La cuestión ahora es dilucidar si Aznar ha forjado un modelo permanente de partido para el PP, basado en la disciplina y en la tenacidad, o si es sólo una construcción personal, a su medida. Es decir, si el PP se está transmutando en aznarismo perecedero. Aceptemos que aquella eficacia tan admirada por los populares en el PSOE de los años ochenta, donde Alfonso Guerra había instaurado el lema de quien se mueve no sale en la foto, se ha encarnado ahora en el PP, mientras la jaula de grillos, abandonada por el centro derecha, se diría que se ha erigido en la aspiración máxima de los socialistas, todavía sin recuperarse de la resaca del hiperliderazgo felipista.

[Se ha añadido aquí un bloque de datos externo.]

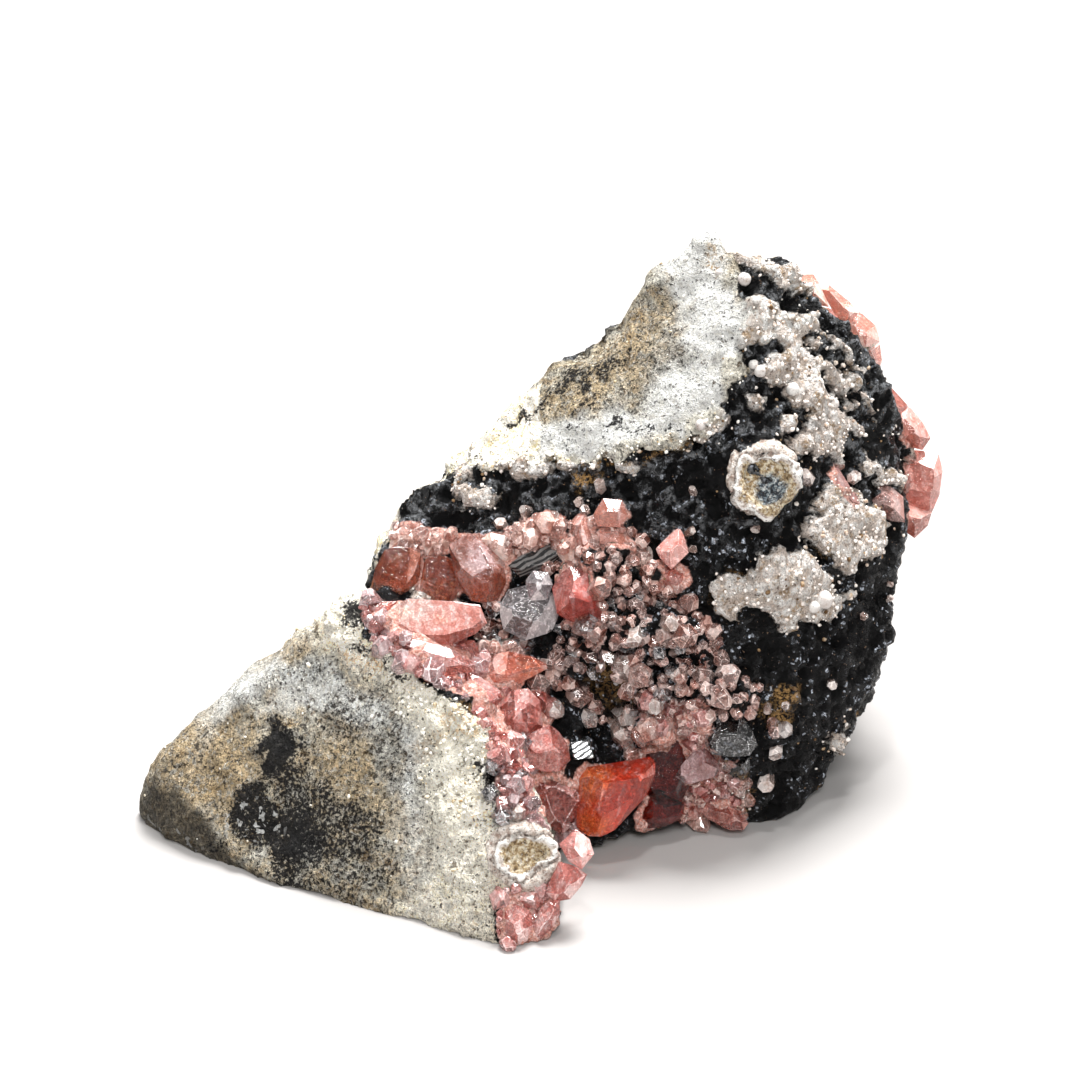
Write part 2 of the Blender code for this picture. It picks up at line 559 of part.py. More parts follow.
def stone_mesh():
    """The lumps fused, roughened and set down on z = 0."""
    lumps = [
        hull_mesh("lump", [Vector(corner) * HUNDREDTH for corner in corners])
        for corners in (FOOT, BODY, SADDLE, CAP)
    ]
    fused = new_object("fused_lumps", joined_mesh("fused_lumps", lumps))
    remesh = fused.modifiers.new("fuse", "REMESH")
    remesh.mode = "VOXEL"
    remesh.voxel_size = VOXEL
    soften = fused.modifiers.new("soften", "SMOOTH")
    soften.iterations = 2
    mesh = evaluated_mesh(fused, "rough_stone")
    normals = [vertex.normal.copy() for vertex in mesh.vertices]
    for vertex, normal in zip(mesh.vertices, normals):
        vertex.co += normal * (relief(vertex.co, normal) + swelling(vertex.co))
        vertex.co.z = max(vertex.co.z, 0)
    rough_stone = new_object("rough_stone", mesh)
    thin = rough_stone.modifiers.new("thin", "DECIMATE")
    thin.ratio = STONE_TRIANGLES / sum(len(face.vertices) - 2 for face in mesh.polygons)
    thinned = evaluated_mesh(rough_stone, "matrix")
    for vertex in thinned.vertices:
        if vertex.co.z < FIT_GAP:
            vertex.co.z = 0
    return thinned


def skin_mesh(stone):
    """The stone with fewer faces and grown by a little more than the fit gap, which cuts the crystals."""
    blank = new_object("skin", stone.copy())
    thin = blank.modifiers.new("thin", "DECIMATE")
    thin.ratio = SKIN_SHARE
    skin = evaluated_mesh(blank, "skin")
    normals = [vertex.normal.copy() for vertex in skin.vertices]
    for vertex, normal in zip(skin.vertices, normals):
        vertex.co += normal * SKIN_GROWTH
    return skin


# crystals
def ring_of_faces(count, polar, turn, distance):
    """Face normals at one angle from a crystal's axis, with their distances from its centre."""
    faces = []
    for number in range(count):
        azimuth = turn + 2 * math.pi * number / count
        flat = Vector((math.cos(azimuth), math.sin(azimuth), 0)) * math.sin(polar)
        faces.append((flat + Vector((0, 0, math.cos(polar))), distance))
    return faces


def quartz_faces(width, length):
    """Hexagonal prism with a three-faced point and a flat foot."""
    faces = ring_of_faces(6, math.pi / 2, 0, width / 2 * 0.9)
    faces += ring_of_faces(3, math.radians(58), math.pi / 6, length * 0.31)
    return faces + [(Vector((0, 0, -1)), length / 2)]


def rhomb_faces(width, length):
    """Rhombohedron with its upper edges cut by three steeper faces."""
    faces = ring_of_faces(3, math.radians(50), 0, length * 0.36)
    faces += ring_of_faces(3, math.radians(78), math.pi / 3, width / 2 * 0.9)
    return faces + ring_of_faces(3, math.radians(125), math.pi / 3, length * 0.40)


def corners_of(faces):
    """Corners of the convex solid that lies behind all these faces."""
    normals = np.array([normal[:] for normal, _ in faces])
    distances = np.array([distance for _, distance in faces])
    triples = np.array(list(itertools.combinations(range(len(faces)), 3)))
    systems = normals[triples]
    sound = np.abs(np.linalg.det(systems)) > 1e-4
    points = np.linalg.solve(systems[sound], distances[triples[sound]][..., None])[..., 0]
    kept = (points @ normals.T <= distances + 1e-9 + 1e-6 * distances.max()).all(axis=1)
    return [Vector(point) for point in np.unique(np.round(points[kept], 9), axis=0)]


def crystal_mesh(centre, faces, grow=0.0):
    """Convex mesh of one crystal. `grow` moves every face out, for the hole it needs in a neighbour."""
    corners = corners_of([(normal, distance + grow) for normal, distance in faces])
    return hull_mesh("crystal", [centre + corner for corner in corners])


def turned_crystal(faces, centre, axis, chance):
    """A crystal of the given habit with its point along the axis, and each face a little off its place."""
    spin = Matrix.Rotation(chance.uniform(0, 2 * math.pi), 3, "Z")
    turn = axis.to_track_quat("Z", "Y").to_matrix() @ spin
    return centre, [(turn @ normal, distance * HUNDREDTH * chance.uniform(*FACE_WEAR)) for normal, distance in faces]


def cut_crystal(crystal, stone_tree):
    """A crystal from its outline: where its girdle's middle is, and its faces round that middle."""
    middle = [sum(corner[axis] for corner in crystal.corners) / len(crystal.corners) for axis in (0, 1)]
    direction = sight(*middle)
    if crystal.depth is None:
        spot = stone_tree.ray_cast(EYE, direction)[0]
        if spot is None:
            spot = stone_tree.find_nearest(EYE + direction * EYE_DISTANCE)[0]
        centre = spot - direction * crystal.proud * HUNDREDTH
    else:
        centre = EYE + direction * ((crystal.depth * HUNDREDTH - EYE.y) / direction.y)
    away = (EYE - centre).dot(EYE_TOWARDS)
    unit = HUNDREDTH * away / EYE_DISTANCE
    girdle = [
        EYE - EYE_TOWARDS * away + (EYE_RIGHT * corner[0] + EYE_UP * corner[1]) * unit
        for corner in crystal.corners
    ]
    faces = [(seen(crystal.facing), crystal.front * HUNDREDTH), (-EYE_TOWARDS, crystal.back * HUNDREDTH)]
    for corner, first, second in zip(crystal.corners, girdle, girdle[1:] + girdle[:1]):
        outward = EYE_TOWARDS.cross(second - first).normalized()
        if outward.dot(first - centre) < 0:
            outward.negate()
        lean = math.radians(corner[2] if len(corner) > 2 else crystal.lean)
        for normal in (
            outward * math.cos(lean) + EYE_TOWARDS * math.sin(lean),
            outward * math.cos(TAPER) - EYE_TOWARDS * math.sin(TAPER),
        ):
            faces.append((normal, normal.dot(first - centre)))
    return centre, faces


def root_mesh(first, second, radius, stone_tree):
    """Thin convex lump that joins two crystals, risen between them to clear the stone."""
    along = (second - first).normalized()
    side = along.orthogonal().normalized()
    other = along.cross(side)
    corners = [
        centre + (side * math.cos(angle) + other * math.sin(angle)) * radius
        for centre in (first, second)
        for angle in (0, 2 * math.pi / 3, 4 * math.pi / 3)
    ]
    for share in (0.3, 0.5, 0.7):
        spot, normal, _, _ = stone_tree.find_nearest(first.lerp(second, share))
        corners.append(spot + normal * ROOT_RISE)
    return hull_mesh("root", corners)


def grown_together(name, crystals, stone_tree, skin, holes):
    """One solid of several crystals, each joined to its nearest by a root, cut clear of the stone and of
    earlier crystals. Each crystal is its centre and its faces; the holes they need join `holes`."""
    solids, grown = [], []
    for number, (centre, faces) in enumerate(crystals):
        solids.append(crystal_mesh(centre, faces))
        grown.append(crystal_mesh(centre, faces, FIT_GAP))
        if number:
            earlier = [place for place, _ in crystals[:number]]
            nearest = min(earlier, key=lambda place: (place - centre).length)
            solids.append(root_mesh(nearest, centre, ROOT_RADIUS, stone_tree))
            grown.append(root_mesh(nearest, centre, ROOT_RADIUS + 2 * FIT_GAP, stone_tree))
    mesh = solids[0]
    if len(solids) > 1:
        mesh = boolean_mesh(name, mesh, "UNION", solids[1:])
    mesh = boolean_mesh(name, mesh, "DIFFERENCE", [skin] + holes)
    holes += grown
    return largest_piece(mesh)


def druse_crystals(stone_tree):
    """Small quartz crystals on a jittered grid inside the druse's outline, row by row."""
    chance = random.Random(DRUSE_SEED)
    across_span = [across for across, _ in DRUSE_OUTLINE]
    rise_span = [rise for _, rise in DRUSE_OUTLINE]
    crystals = []
    for row in range(int((max(rise_span) - min(rise_span)) / DRUSE_STEP) + 1):
        places = []
        for column in range(int((max(across_span) - min(across_span)) / DRUSE_STEP) + 1):
            across = min(across_span) + (column + 0.5 * (row % 2) + chance.uniform(-0.3, 0.3)) * DRUSE_STEP
            rise = min(rise_span) + (row + chance.uniform(-0.3, 0.3)) * DRUSE_STEP
            if inside_outline(across, rise, DRUSE_OUTLINE):
                places.append((across, rise))
        for across, rise in places if row % 2 else reversed(places):
            spot, normal, _, _ = stone_tree.ray_cast(EYE, sight(across, rise))
            width = chance.uniform(*DRUSE_WIDTHS)
            lean = Vector(chance.uniform(-0.6, 0.6) for _ in range(3))
            axis = (normal + EYE_TOWARDS + lean).normalized()
            centre = spot + normal * width * 0.3 * HUNDREDTH
            habit = quartz_faces(width, width * chance.uniform(1.2, 1.7))
            crystals.append(turned_crystal(habit, centre, axis, chance))
    return crystals


def with_druse(stone, crystals, holes):
    """The stone with its small crystals fused on, cut clear of the crystals that stand over them."""
    solids = [crystal_mesh(centre, faces) for centre, faces in crystals]
    druse = boolean_mesh("druse", solids[0], "UNION", solids[1:])
    druse = boolean_mesh("druse", druse, "DIFFERENCE", holes)
    return largest_piece(boolean_mesh("matrix", stone, "UNION", [druse]))


def rear_crystals(stone_tree):
    """Rhodochrosite crust along the rear line, standing out from the stone."""
    chance = random.Random(REAR_SEED)
    crystals = []
    for place in REAR_LINE:
        spot, normal, _, _ = stone_tree.find_nearest(Vector(place) * HUNDREDTH)
        width = chance.uniform(*REAR_WIDTHS)
        lean = Vector(chance.uniform(-0.5, 0.5) for _ in range(3))
        centre = spot + normal * width * 0.1 * HUNDREDTH
        habit = rhomb_faces(width, width * chance.uniform(0.9, 1.2))
        crystals.append(turned_crystal(habit, centre, (normal + lean).normalized(), chance))
    return crystals


def grown_nodule(name, nodule, spot):
    """Convex hole that clears a nodule, for the crystals beside it."""
    turn = seen(nodule.points).to_track_quat("Z", "Y").to_matrix()
    corners = []
    for flat, _ in ring_of_faces(NODULE_SIDES, math.pi / 2, 0, 0):
        for level in (1.3, -1.6):
            place = flat * nodule.radius * 1.15 + Vector((0, 0, nodule.height * level))
            corners.append(spot + turn @ place * HUNDREDTH)
    return hull_mesh(name, corners)


def nodule_mesh(name, nodule, spot, skin, holes):
    """A low ring-shaped growth seated on the stone."""
    turn = seen(nodule.points).to_track_quat("Z", "Y").to_matrix()
    work = bmesh.new()
    rings = []
    for share, level in NODULE_PROFILE:
        ring = []
        for side in range(NODULE_SIDES):
            angle = 2 * math.pi * side / NODULE_SIDES
            outward = Vector((math.cos(angle), math.sin(angle), 0))
            wobble = 1 + NODULE_WOBBLE * noise.noise(outward * 2 + Vector((0, 0, nodule.across)))
            place = outward * nodule.radius * share * wobble + Vector((0, 0, nodule.height * level))
            ring.append(work.verts.new(spot + turn @ place * HUNDREDTH))
        rings.append(ring)
    for inner, outer in zip(rings, rings[1:]):
        for side in range(NODULE_SIDES):
            after = (side + 1) % NODULE_SIDES
            work.faces.new((inner[side], outer[side], outer[after], inner[after]))
    work.faces.new(rings[0])
    work.faces.new(list(reversed(rings[-1])))
    bmesh.ops.recalc_face_normals(work, faces=work.faces)
    mesh = bpy.data.meshes.new(name)
    work.to_mesh(mesh)
    work.free()
    return largest_piece(boolean_mesh(name, mesh, "DIFFERENCE", [skin] + holes))


def main():
    for obj in list(bpy.data.objects):
        bpy.data.objects.remove(obj)
    stone = stone_mesh()
    skin = skin_mesh(stone)
    work = bmesh.new()
    work.from_mesh(stone)
    stone_tree = BVHTree.FromBMesh(work)
    work.free()
    specimen = new_object("specimen", None)
    specimen.location = -Vector(STANDING_PLACE) * HUNDREDTH
    holes = []
    for name, nodule in NODULES.items():
        spot = stone_tree.ray_cast(EYE, sight(nodule.across, nodule.rise))[0]
        sub_part(name, nodule_mesh(name, nodule, spot, skin, holes), specimen)
        holes.append(grown_nodule(name, nodule, spot))
    groups = {}
    for name, crystals in CRYSTAL_NODES.items():
        groups[name] = [cut_crystal(crystal, stone_tree) for crystal in crystals]
    groups["rear_crystals"] = rear_crystals(stone_tree)
    for name, crystals in groups.items():
        sub_part(name, grown_together(name, crystals, stone_tree, skin, holes), specimen)
    sub_part("matrix", with_druse(stone, druse_crystals(stone_tree), holes), specimen)


main()
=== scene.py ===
import math
import random
from itertools import combinations, product

import bmesh
import bpy
import numpy as np
from mathutils import Matrix, Vector
from mathutils.bvhtree import BVHTree


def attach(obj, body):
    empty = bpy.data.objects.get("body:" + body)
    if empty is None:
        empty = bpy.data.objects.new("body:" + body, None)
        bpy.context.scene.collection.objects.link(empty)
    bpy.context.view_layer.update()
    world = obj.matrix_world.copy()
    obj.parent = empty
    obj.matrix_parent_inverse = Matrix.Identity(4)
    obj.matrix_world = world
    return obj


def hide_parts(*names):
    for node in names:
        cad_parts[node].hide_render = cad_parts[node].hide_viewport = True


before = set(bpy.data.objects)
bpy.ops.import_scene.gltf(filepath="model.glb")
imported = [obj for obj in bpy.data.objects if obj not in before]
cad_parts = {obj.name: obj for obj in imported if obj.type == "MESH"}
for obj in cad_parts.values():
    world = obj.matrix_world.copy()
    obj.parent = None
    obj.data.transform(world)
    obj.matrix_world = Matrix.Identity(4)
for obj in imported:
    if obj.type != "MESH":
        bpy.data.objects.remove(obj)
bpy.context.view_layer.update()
print("frame loaded")

# The camera comes first, because places on the stone are given as seen from the front:
# millimetres to the right of the aim, and millimetres above it.
view = {
    "aim": (-0.012, -0.012, 0.0395),
    "above": 25.0,  # degrees
    "away": 0.375,  # metres
    "lens": 100.0,
    "sensor": 36.0,
}
tilt = math.radians(view["above"])
aim = np.array(view["aim"])
ahead = np.array((0.0, math.cos(tilt), -math.sin(tilt)))
upward = np.array((0.0, math.sin(tilt), math.cos(tilt)))
eye = aim - ahead * view["away"]
eyePoint, towards, above, rightward = Vector(eye), Vector(-ahead), Vector(upward), Vector((1, 0, 0))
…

Porque aquí algunos vaticinan el estreno en España del fenómeno del lame duck, del pato cojo, expresión con la que se etiquetan los dos últimos años del segundo mandato presidencial, es decir, los que transcurren bajo un presidente que se acerca a su extinción sin ser ya susceptible de ser reelegido. Para todos los asuntos que van más allá de la improrrogable fecha de caducidad empieza a buscarse la interlocución del candidato que ha de venir.

Pero la situación indígena presenta caracteres propios porque nadie abandona la Casa Blanca llevándose consigo la presidencia del partido, mientras que Aznar prevé continuar como presidente del PP. De donde quien resulte candidato a las próximas elecciones generales arrancará con dos handicaps a superar. Primero, la deuda hacia quien le designó. Segundo, la falta de control sobre el partido que seguirá en manos de quien se propone conservar la presidencia. O sea, que Aznar quedará sin sucesor homologable. Le seguirá la bicefalia.